- _GIVEN TASK_
Return the material below in full and exactly.

- _COLLECTED DATA_
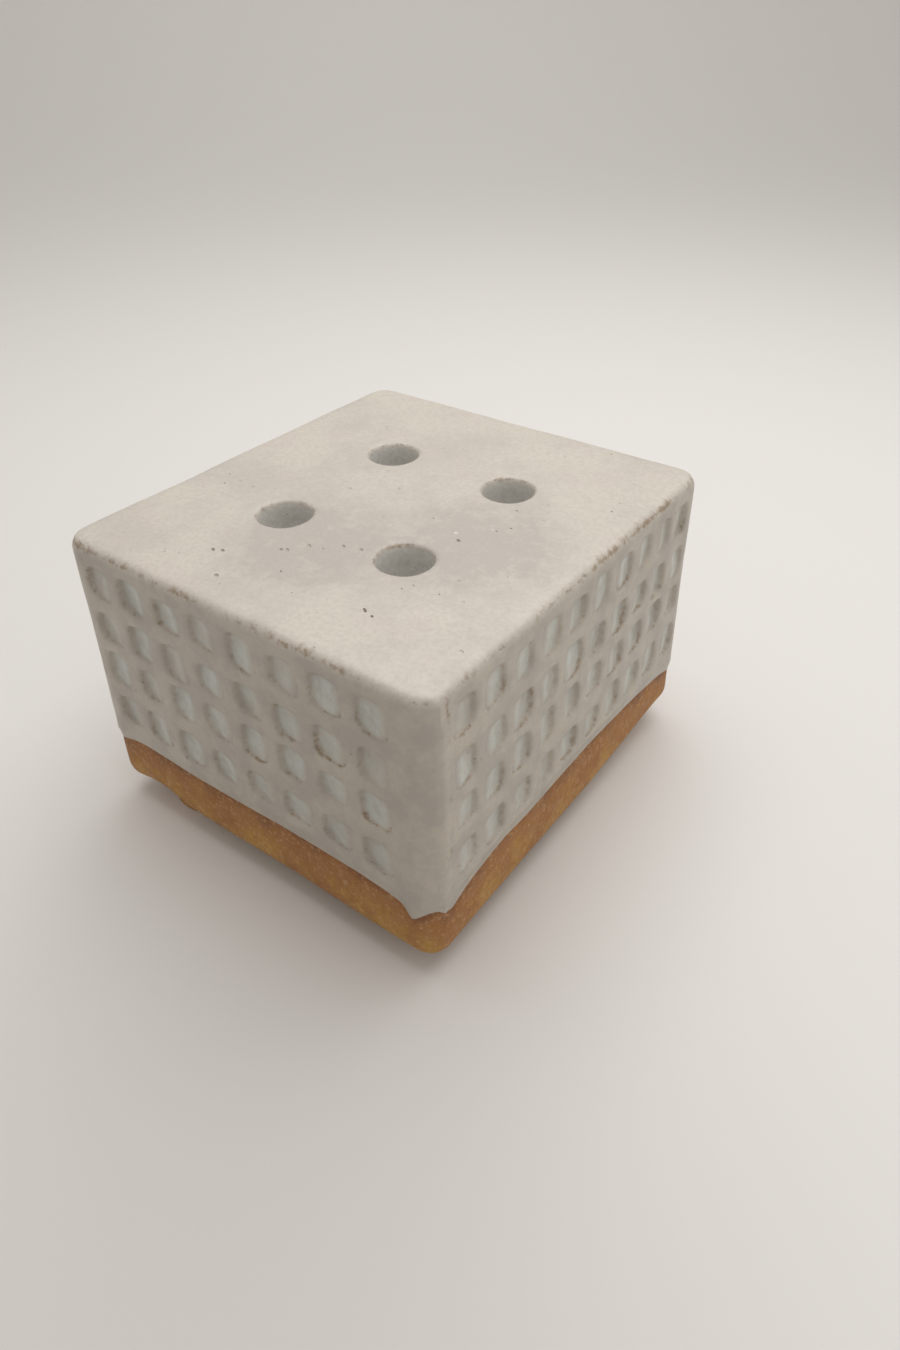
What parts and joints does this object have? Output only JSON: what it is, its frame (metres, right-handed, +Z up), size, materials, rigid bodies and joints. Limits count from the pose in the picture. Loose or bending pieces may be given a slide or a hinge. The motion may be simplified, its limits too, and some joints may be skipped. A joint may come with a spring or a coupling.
{
  "type": "flower frog",
  "caption": "Slab-built stoneware flower block with stem holes in a smooth glazed top, dimpled glazed sides, a bare clay base band and small feet.",
  "frame": {"origin": "on the surface that the block stands on, under the middle of the block", "axes": "+Z up out of the stem holes, +Y along the block's longer side towards its back, +X towards its right"},
  "size_m": [0.0884, 0.0964, 0.065],
  "materials": {
    "bare_clay": "matte toasted stoneware",
    "inner_clay": "matte stoneware",
    "white_glaze": "satin white glaze that breaks brown on edges",
    "lining_glaze": "satin pale glaze"
  },
  "bodies": {
    "root": {"top_slab": "bare_clay", "front_wall": "bare_clay", "right_wall": "bare_clay", "back_wall": "bare_clay", "left_wall": "bare_clay", "base_slab": "bare_clay", "corner_coil_front_left": "inner_clay", "corner_coil_front_right": "inner_clay", "corner_coil_back_left": "inner_clay", "corner_coil_back_right": "inner_clay", "base_coil": "inner_clay", "foot_front_left": "bare_clay", "foot_front_right": "bare_clay", "foot_back_left": "bare_clay", "foot_back_right": "bare_clay", "glaze_coat": "white_glaze", "stem_hole_glaze": "lining_glaze", "lining_glaze": "lining_glaze"}
  },
  "joints": []
}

- _ANSWER_
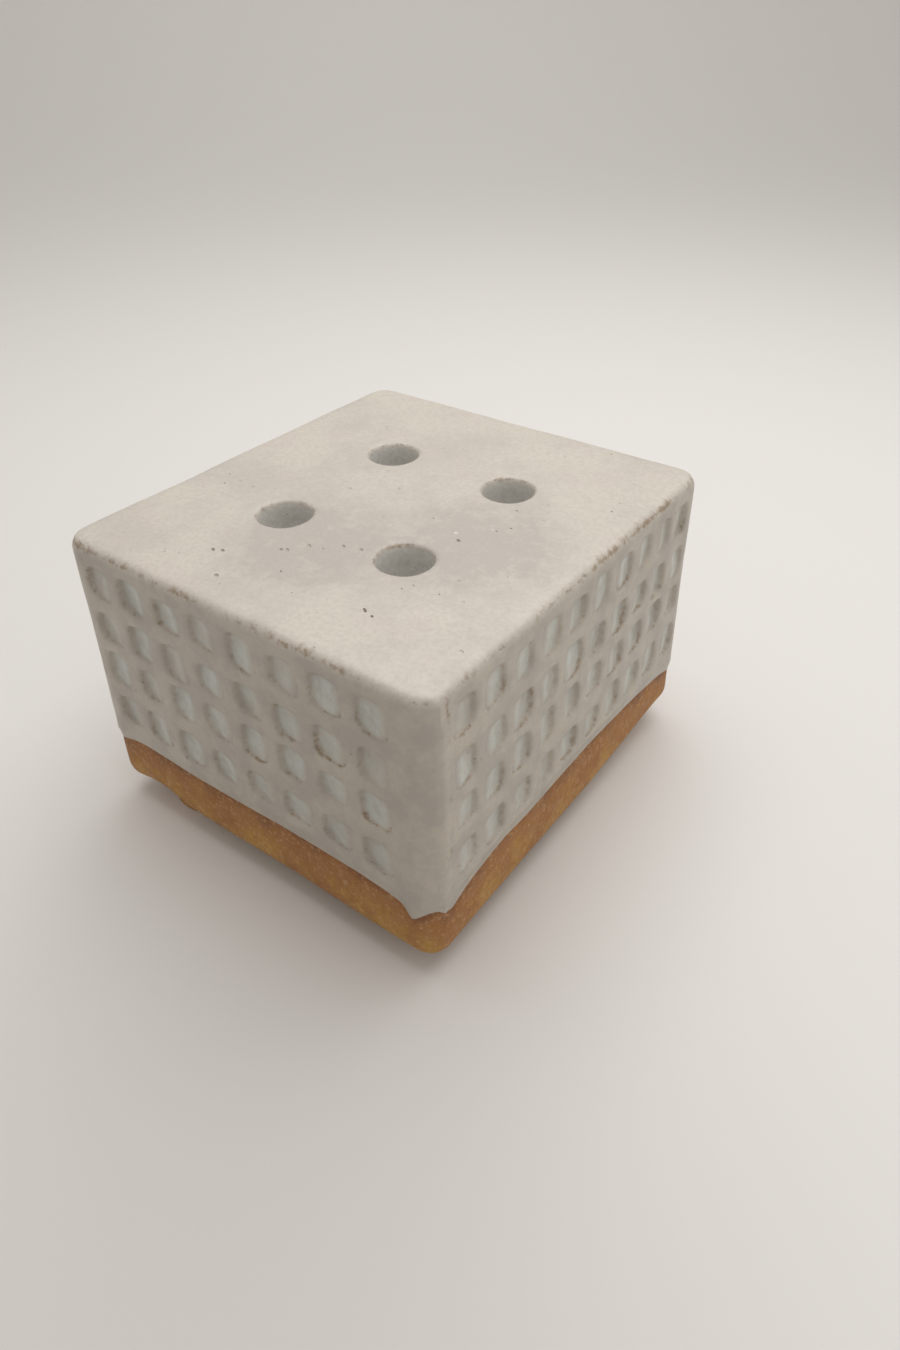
What parts and joints does this object have? Output only JSON: what it is, its frame (metres, right-handed, +Z up), size, materials, rigid bodies and joints. Limits count from the pose in the picture. Loose or bending pieces may be given a slide or a hinge. The motion may be simplified, its limits too, and some joints may be skipped. A joint may come with a spring or a coupling.
{
  "type": "flower frog",
  "caption": "Slab-built stoneware flower block with stem holes in a smooth glazed top, dimpled glazed sides, a bare clay base band and small feet.",
  "frame": {"origin": "on the surface that the block stands on, under the middle of the block", "axes": "+Z up out of the stem holes, +Y along the block's longer side towards its back, +X towards its right"},
  "size_m": [0.0884, 0.0964, 0.065],
  "materials": {
    "bare_clay": "matte toasted stoneware",
    "inner_clay": "matte stoneware",
    "white_glaze": "satin white glaze that breaks brown on edges",
    "lining_glaze": "satin pale glaze"
  },
  "bodies": {
    "root": {"top_slab": "bare_clay", "front_wall": "bare_clay", "right_wall": "bare_clay", "back_wall": "bare_clay", "left_wall": "bare_clay", "base_slab": "bare_clay", "corner_coil_front_left": "inner_clay", "corner_coil_front_right": "inner_clay", "corner_coil_back_left": "inner_clay", "corner_coil_back_right": "inner_clay", "base_coil": "inner_clay", "foot_front_left": "bare_clay", "foot_front_right": "bare_clay", "foot_back_left": "bare_clay", "foot_back_right": "bare_clay", "glaze_coat": "white_glaze", "stem_hole_glaze": "lining_glaze", "lining_glaze": "lining_glaze"}
  },
  "joints": []
}